### WORK TO COMPLETE
Among the entries below, count the lines where the string "frame" occurs, and give only the number.

### DATA SUPPLIED
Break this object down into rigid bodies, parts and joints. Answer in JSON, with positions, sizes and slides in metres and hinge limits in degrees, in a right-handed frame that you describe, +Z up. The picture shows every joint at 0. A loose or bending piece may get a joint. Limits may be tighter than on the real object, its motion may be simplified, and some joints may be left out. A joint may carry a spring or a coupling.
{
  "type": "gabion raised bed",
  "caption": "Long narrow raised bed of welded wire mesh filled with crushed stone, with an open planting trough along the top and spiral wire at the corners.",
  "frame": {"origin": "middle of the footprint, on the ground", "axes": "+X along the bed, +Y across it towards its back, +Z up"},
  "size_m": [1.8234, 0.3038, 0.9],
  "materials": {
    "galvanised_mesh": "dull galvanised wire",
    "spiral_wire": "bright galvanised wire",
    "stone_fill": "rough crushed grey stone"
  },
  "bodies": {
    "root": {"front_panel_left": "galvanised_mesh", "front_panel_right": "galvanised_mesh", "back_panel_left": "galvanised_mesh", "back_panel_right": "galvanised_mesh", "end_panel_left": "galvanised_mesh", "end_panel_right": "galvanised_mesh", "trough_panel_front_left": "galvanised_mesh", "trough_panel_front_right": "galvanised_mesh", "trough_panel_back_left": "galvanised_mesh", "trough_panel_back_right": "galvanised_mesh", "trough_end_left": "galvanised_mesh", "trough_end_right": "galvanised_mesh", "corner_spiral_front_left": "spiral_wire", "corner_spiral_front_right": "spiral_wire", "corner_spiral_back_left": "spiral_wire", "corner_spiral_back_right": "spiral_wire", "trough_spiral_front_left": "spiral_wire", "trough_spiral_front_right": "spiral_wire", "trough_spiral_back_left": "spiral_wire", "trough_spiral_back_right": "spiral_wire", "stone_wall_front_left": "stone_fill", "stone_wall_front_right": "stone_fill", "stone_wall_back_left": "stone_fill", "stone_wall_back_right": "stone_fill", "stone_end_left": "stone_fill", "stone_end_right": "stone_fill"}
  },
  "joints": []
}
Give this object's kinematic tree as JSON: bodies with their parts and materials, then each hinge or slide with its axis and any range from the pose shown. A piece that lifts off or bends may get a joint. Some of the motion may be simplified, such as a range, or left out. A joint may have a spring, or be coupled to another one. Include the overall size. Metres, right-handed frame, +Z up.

### EXERCISE RESPONSE
3